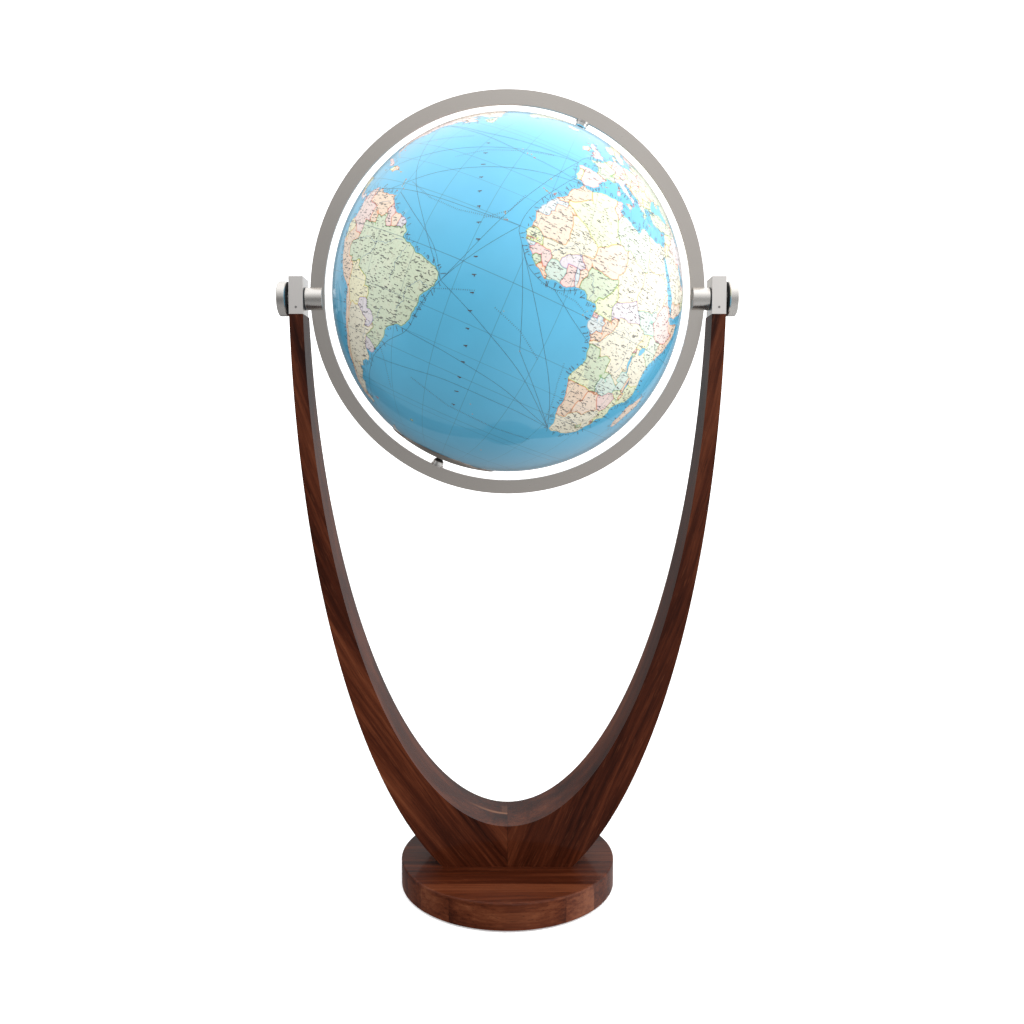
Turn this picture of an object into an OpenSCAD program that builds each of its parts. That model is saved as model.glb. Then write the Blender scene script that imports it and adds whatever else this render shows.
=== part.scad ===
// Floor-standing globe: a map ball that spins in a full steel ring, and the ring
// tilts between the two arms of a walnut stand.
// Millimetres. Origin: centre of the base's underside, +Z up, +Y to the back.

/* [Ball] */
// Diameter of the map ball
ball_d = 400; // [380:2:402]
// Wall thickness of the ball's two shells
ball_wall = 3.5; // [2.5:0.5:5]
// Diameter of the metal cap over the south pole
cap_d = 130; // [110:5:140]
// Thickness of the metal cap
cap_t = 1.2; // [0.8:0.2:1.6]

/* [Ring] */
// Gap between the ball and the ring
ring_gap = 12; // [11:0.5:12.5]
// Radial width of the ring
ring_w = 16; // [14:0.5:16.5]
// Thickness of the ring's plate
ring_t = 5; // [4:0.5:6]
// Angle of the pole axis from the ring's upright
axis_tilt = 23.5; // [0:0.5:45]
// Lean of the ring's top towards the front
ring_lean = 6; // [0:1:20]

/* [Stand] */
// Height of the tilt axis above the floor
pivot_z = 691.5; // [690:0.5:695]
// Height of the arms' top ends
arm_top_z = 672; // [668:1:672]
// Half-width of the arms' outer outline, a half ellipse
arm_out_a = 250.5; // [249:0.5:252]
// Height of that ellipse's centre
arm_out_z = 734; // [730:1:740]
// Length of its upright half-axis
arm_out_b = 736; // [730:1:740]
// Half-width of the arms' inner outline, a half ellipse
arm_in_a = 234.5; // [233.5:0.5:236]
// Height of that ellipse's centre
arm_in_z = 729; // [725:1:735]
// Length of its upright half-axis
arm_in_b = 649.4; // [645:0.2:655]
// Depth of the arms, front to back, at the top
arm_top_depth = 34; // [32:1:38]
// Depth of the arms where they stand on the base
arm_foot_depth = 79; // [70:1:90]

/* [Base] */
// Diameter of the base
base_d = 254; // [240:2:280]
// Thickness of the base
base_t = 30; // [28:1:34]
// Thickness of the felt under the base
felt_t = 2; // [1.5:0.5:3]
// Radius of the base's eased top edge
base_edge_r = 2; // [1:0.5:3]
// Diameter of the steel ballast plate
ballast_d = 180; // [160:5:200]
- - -
Your task is to quote the listing above word for word.

= Complete answer =
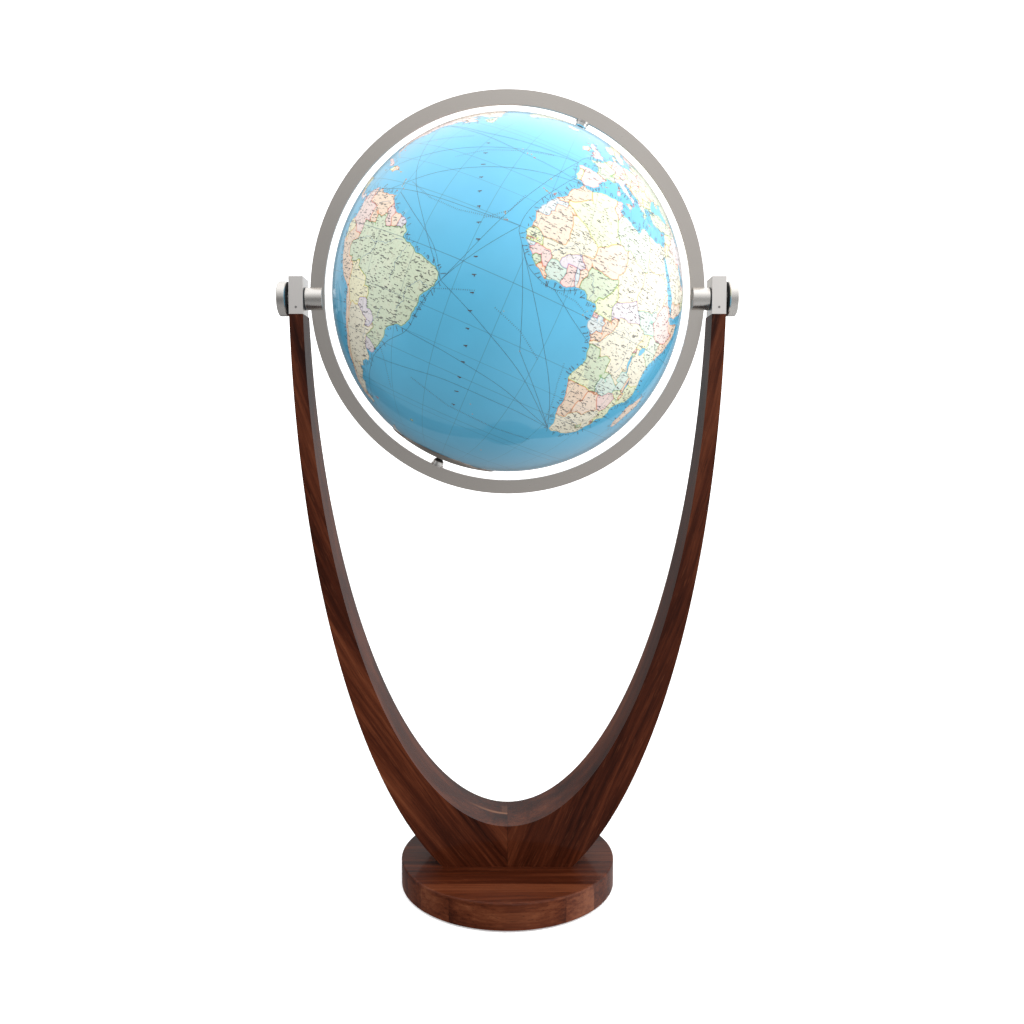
Turn this picture of an object into an OpenSCAD program that builds each of its parts. That model is saved as model.glb. Then write the Blender scene script that imports it and adds whatever else this render shows.
=== part.scad ===
// Floor-standing globe: a map ball that spins in a full steel ring, and the ring
// tilts between the two arms of a walnut stand.
// Millimetres. Origin: centre of the base's underside, +Z up, +Y to the back.

/* [Ball] */
// Diameter of the map ball
ball_d = 400; // [380:2:402]
// Wall thickness of the ball's two shells
ball_wall = 3.5; // [2.5:0.5:5]
// Diameter of the metal cap over the south pole
cap_d = 130; // [110:5:140]
// Thickness of the metal cap
cap_t = 1.2; // [0.8:0.2:1.6]

/* [Ring] */
// Gap between the ball and the ring
ring_gap = 12; // [11:0.5:12.5]
// Radial width of the ring
ring_w = 16; // [14:0.5:16.5]
// Thickness of the ring's plate
ring_t = 5; // [4:0.5:6]
// Angle of the pole axis from the ring's upright
axis_tilt = 23.5; // [0:0.5:45]
// Lean of the ring's top towards the front
ring_lean = 6; // [0:1:20]

/* [Stand] */
// Height of the tilt axis above the floor
pivot_z = 691.5; // [690:0.5:695]
// Height of the arms' top ends
arm_top_z = 672; // [668:1:672]
// Half-width of the arms' outer outline, a half ellipse
arm_out_a = 250.5; // [249:0.5:252]
// Height of that ellipse's centre
arm_out_z = 734; // [730:1:740]
// Length of its upright half-axis
arm_out_b = 736; // [730:1:740]
// Half-width of the arms' inner outline, a half ellipse
arm_in_a = 234.5; // [233.5:0.5:236]
// Height of that ellipse's centre
arm_in_z = 729; // [725:1:735]
// Length of its upright half-axis
arm_in_b = 649.4; // [645:0.2:655]
// Depth of the arms, front to back, at the top
arm_top_depth = 34; // [32:1:38]
// Depth of the arms where they stand on the base
arm_foot_depth = 79; // [70:1:90]

/* [Base] */
// Diameter of the base
base_d = 254; // [240:2:280]
// Thickness of the base
base_t = 30; // [28:1:34]
// Thickness of the felt under the base
felt_t = 2; // [1.5:0.5:3]
// Radius of the base's eased top edge
base_edge_r = 2; // [1:0.5:3]
// Diameter of the steel ballast plate
ballast_d = 180; // [160:5:200]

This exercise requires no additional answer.